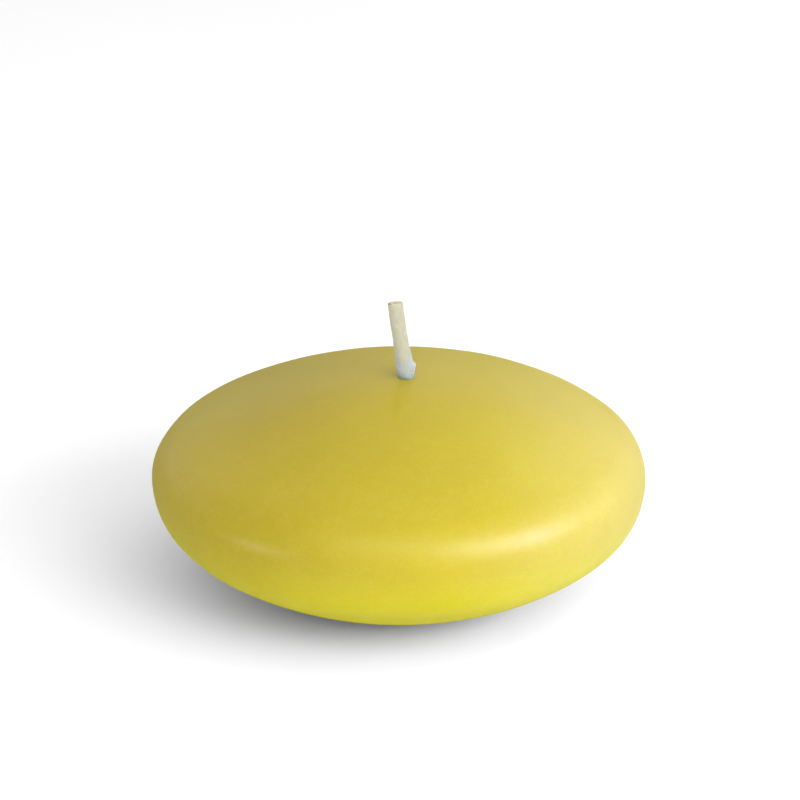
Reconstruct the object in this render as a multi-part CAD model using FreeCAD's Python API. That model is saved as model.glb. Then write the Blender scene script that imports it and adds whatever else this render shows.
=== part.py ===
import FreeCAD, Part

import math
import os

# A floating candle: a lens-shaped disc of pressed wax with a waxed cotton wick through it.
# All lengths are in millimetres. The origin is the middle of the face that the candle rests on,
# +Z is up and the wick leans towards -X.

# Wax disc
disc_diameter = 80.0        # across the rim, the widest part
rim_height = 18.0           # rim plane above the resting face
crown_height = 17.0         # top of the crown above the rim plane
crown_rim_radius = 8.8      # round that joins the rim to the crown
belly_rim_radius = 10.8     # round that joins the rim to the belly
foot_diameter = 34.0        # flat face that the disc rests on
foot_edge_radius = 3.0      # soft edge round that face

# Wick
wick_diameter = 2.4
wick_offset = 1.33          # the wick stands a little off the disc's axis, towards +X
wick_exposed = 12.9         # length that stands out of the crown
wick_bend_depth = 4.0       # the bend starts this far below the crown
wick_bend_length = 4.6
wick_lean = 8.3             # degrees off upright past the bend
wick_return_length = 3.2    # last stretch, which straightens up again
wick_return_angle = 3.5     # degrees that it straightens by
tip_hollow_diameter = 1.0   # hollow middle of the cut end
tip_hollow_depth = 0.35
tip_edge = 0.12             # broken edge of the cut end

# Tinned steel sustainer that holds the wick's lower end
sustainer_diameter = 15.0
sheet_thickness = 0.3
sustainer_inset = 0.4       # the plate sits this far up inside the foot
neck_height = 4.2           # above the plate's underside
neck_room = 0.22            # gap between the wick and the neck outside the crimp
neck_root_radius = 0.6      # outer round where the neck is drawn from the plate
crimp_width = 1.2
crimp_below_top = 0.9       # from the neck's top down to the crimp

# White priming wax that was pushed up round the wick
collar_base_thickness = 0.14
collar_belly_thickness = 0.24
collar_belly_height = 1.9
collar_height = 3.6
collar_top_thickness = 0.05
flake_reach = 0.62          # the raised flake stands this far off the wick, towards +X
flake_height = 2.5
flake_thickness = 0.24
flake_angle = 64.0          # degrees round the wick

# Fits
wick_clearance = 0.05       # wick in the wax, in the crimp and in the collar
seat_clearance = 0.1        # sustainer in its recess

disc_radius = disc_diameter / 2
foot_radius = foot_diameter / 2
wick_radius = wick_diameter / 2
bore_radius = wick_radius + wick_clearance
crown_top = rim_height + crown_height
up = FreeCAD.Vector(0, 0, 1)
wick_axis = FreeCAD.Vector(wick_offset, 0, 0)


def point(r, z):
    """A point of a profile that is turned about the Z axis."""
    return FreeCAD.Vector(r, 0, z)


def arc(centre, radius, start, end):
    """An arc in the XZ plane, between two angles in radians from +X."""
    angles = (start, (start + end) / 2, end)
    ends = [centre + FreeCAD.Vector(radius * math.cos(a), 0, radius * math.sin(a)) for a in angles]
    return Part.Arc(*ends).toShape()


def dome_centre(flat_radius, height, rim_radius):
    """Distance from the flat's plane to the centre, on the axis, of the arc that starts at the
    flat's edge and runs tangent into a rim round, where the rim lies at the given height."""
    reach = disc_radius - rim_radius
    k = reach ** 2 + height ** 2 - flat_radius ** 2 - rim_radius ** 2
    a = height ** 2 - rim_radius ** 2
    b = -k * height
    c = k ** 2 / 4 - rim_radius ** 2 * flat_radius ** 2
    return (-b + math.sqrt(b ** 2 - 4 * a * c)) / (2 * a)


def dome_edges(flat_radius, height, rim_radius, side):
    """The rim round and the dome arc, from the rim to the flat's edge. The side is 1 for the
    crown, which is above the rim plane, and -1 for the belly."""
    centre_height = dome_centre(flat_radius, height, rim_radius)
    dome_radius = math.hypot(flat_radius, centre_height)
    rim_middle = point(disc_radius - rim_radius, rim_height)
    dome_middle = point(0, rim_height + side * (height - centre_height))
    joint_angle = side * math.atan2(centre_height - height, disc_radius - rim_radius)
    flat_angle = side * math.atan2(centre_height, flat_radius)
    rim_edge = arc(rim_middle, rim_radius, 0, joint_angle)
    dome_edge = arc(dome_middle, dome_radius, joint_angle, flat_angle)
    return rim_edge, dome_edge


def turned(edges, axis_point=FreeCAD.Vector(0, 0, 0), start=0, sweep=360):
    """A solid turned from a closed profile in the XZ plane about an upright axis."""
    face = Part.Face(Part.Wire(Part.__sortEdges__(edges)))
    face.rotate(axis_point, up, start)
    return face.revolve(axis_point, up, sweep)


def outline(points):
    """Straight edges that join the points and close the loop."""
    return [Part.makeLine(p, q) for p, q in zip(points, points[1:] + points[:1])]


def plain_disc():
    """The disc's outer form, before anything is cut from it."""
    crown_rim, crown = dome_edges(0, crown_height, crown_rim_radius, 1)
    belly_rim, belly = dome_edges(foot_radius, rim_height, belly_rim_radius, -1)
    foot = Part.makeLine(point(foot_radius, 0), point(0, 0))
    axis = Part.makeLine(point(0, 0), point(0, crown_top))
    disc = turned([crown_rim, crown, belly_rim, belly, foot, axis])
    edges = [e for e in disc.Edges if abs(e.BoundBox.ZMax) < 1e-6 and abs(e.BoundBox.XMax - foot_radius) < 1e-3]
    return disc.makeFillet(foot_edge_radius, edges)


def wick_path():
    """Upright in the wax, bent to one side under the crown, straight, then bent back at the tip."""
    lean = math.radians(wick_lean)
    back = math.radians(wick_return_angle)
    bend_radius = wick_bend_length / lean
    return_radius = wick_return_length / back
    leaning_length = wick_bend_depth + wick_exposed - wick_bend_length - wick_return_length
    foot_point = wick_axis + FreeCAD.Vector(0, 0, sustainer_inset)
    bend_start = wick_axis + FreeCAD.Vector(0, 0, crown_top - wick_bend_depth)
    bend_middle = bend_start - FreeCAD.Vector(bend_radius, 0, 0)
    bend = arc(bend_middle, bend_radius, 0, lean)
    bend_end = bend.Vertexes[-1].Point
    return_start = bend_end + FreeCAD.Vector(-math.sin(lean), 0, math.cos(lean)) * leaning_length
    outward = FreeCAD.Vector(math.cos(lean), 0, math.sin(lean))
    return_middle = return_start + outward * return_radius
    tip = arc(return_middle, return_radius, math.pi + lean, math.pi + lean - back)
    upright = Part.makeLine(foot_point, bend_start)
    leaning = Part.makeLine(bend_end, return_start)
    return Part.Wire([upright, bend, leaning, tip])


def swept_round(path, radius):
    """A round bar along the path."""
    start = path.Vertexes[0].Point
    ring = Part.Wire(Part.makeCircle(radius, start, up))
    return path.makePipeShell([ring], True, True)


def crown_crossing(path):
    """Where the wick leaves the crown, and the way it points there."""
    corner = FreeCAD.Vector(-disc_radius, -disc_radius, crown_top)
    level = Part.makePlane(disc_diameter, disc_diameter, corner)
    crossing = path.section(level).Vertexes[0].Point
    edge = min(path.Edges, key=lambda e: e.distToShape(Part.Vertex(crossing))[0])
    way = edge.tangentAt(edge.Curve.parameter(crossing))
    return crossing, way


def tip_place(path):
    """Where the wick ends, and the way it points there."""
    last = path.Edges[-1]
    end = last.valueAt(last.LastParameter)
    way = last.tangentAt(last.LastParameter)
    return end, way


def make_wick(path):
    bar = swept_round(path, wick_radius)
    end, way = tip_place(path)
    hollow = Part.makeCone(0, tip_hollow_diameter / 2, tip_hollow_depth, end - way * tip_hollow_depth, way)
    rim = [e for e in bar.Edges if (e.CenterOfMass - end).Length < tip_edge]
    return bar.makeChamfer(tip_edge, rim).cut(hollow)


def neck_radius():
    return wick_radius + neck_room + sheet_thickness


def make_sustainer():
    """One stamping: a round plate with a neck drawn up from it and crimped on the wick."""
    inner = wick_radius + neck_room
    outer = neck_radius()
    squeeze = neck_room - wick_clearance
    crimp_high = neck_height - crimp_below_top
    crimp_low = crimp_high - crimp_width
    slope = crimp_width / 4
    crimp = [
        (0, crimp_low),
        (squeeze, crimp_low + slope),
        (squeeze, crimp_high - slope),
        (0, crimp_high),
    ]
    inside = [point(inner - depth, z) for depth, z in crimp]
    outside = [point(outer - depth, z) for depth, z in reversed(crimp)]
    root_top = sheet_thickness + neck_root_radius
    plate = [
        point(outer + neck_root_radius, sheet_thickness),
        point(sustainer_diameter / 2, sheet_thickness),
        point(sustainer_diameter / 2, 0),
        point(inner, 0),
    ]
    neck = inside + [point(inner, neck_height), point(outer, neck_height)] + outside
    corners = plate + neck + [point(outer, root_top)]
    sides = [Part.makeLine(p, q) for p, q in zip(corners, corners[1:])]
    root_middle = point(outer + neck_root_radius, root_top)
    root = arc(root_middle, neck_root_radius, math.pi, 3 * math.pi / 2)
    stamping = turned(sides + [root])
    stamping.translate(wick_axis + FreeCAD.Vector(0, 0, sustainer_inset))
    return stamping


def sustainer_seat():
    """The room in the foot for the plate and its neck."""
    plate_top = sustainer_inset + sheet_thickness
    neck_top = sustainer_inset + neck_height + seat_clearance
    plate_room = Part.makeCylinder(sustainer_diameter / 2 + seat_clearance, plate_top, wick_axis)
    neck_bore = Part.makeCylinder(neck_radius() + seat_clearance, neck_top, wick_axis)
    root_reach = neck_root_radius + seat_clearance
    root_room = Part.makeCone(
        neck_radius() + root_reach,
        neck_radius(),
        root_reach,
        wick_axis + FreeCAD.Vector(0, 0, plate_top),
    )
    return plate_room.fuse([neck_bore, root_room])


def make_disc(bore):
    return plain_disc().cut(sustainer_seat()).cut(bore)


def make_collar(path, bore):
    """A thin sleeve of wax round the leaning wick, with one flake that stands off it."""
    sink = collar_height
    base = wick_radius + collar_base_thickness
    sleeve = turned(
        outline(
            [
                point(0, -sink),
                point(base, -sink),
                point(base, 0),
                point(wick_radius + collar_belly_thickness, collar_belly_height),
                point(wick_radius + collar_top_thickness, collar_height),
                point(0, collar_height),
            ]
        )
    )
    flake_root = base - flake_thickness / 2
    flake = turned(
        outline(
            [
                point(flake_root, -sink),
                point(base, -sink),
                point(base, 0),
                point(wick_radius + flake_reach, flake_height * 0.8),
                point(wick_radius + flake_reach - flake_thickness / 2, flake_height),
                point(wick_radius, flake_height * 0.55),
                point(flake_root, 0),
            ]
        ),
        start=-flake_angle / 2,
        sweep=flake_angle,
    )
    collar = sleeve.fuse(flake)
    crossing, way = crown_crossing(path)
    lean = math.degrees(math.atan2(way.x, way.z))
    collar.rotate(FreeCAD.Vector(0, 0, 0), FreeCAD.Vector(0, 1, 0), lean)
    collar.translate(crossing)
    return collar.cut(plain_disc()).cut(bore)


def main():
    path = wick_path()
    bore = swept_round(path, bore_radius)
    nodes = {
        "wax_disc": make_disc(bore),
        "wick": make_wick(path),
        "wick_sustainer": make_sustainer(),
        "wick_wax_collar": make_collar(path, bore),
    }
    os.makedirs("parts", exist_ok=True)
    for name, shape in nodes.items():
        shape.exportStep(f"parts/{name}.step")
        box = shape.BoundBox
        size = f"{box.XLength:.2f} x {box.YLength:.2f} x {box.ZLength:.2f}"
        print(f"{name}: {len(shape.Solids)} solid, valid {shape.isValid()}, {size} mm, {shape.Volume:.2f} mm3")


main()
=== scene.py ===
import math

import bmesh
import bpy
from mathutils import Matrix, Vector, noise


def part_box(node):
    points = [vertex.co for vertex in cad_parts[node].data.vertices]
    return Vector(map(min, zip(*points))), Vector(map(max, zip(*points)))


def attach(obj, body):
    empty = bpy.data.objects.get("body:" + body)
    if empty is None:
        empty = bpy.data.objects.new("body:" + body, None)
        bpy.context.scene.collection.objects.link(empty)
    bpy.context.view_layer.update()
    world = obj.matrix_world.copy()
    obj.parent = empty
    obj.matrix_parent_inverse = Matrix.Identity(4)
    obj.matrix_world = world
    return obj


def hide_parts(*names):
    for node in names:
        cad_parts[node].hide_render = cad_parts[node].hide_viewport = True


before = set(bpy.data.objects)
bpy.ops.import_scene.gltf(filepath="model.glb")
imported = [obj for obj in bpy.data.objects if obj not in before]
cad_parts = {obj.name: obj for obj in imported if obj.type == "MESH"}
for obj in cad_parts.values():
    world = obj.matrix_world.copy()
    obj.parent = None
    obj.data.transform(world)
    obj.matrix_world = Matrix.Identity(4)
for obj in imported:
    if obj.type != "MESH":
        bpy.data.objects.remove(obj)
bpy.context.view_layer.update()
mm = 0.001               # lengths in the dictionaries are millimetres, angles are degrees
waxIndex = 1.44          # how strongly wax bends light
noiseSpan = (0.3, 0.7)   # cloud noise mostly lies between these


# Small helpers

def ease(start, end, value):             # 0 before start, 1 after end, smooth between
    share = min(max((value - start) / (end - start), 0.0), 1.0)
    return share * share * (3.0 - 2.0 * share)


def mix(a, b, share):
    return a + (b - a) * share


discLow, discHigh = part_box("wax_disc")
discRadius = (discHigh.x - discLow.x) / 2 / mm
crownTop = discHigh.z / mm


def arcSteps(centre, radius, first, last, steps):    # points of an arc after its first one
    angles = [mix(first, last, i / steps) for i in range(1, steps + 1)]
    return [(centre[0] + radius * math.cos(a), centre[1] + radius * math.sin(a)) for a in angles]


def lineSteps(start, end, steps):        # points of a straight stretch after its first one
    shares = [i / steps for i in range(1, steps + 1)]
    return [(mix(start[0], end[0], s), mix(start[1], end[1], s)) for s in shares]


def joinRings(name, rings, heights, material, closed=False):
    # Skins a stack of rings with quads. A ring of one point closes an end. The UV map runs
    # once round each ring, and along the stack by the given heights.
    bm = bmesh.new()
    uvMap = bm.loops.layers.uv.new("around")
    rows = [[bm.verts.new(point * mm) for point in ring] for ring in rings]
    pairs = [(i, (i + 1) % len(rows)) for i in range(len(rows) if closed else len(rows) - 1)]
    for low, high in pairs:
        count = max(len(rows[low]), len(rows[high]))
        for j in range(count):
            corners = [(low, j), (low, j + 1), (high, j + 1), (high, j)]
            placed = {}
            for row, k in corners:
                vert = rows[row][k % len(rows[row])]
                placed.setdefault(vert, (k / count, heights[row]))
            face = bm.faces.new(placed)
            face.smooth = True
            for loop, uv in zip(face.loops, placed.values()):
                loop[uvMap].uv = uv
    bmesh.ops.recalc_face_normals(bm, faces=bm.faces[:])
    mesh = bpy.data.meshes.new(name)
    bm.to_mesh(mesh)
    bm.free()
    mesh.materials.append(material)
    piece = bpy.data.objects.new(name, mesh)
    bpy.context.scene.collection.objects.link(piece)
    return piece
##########
Reproduce word for word the material above, beginning with the line that contains "imported = [obj" and ending with the line that contains "return [(mix(start[0], end[0], s), mix(start[1], end[1], s))".

* Output for this task:
imported = [obj for obj in bpy.data.objects if obj not in before]
cad_parts = {obj.name: obj for obj in imported if obj.type == "MESH"}
for obj in cad_parts.values():
    world = obj.matrix_world.copy()
    obj.parent = None
    obj.data.transform(world)
    obj.matrix_world = Matrix.Identity(4)
for obj in imported:
    if obj.type != "MESH":
        bpy.data.objects.remove(obj)
bpy.context.view_layer.update()
mm = 0.001               # lengths in the dictionaries are millimetres, angles are degrees
waxIndex = 1.44          # how strongly wax bends light
noiseSpan = (0.3, 0.7)   # cloud noise mostly lies between these


# Small helpers

def ease(start, end, value):             # 0 before start, 1 after end, smooth between
    share = min(max((value - start) / (end - start), 0.0), 1.0)
    return share * share * (3.0 - 2.0 * share)


def mix(a, b, share):
    return a + (b - a) * share


discLow, discHigh = part_box("wax_disc")
discRadius = (discHigh.x - discLow.x) / 2 / mm
crownTop = discHigh.z / mm


def arcSteps(centre, radius, first, last, steps):    # points of an arc after its first one
    angles = [mix(first, last, i / steps) for i in range(1, steps + 1)]
    return [(centre[0] + radius * math.cos(a), centre[1] + radius * math.sin(a)) for a in angles]


def lineSteps(start, end, steps):        # points of a straight stretch after its first one
    shares = [i / steps for i in range(1, steps + 1)]
    return [(mix(start[0], end[0], s), mix(start[1], end[1], s)) for s in shares]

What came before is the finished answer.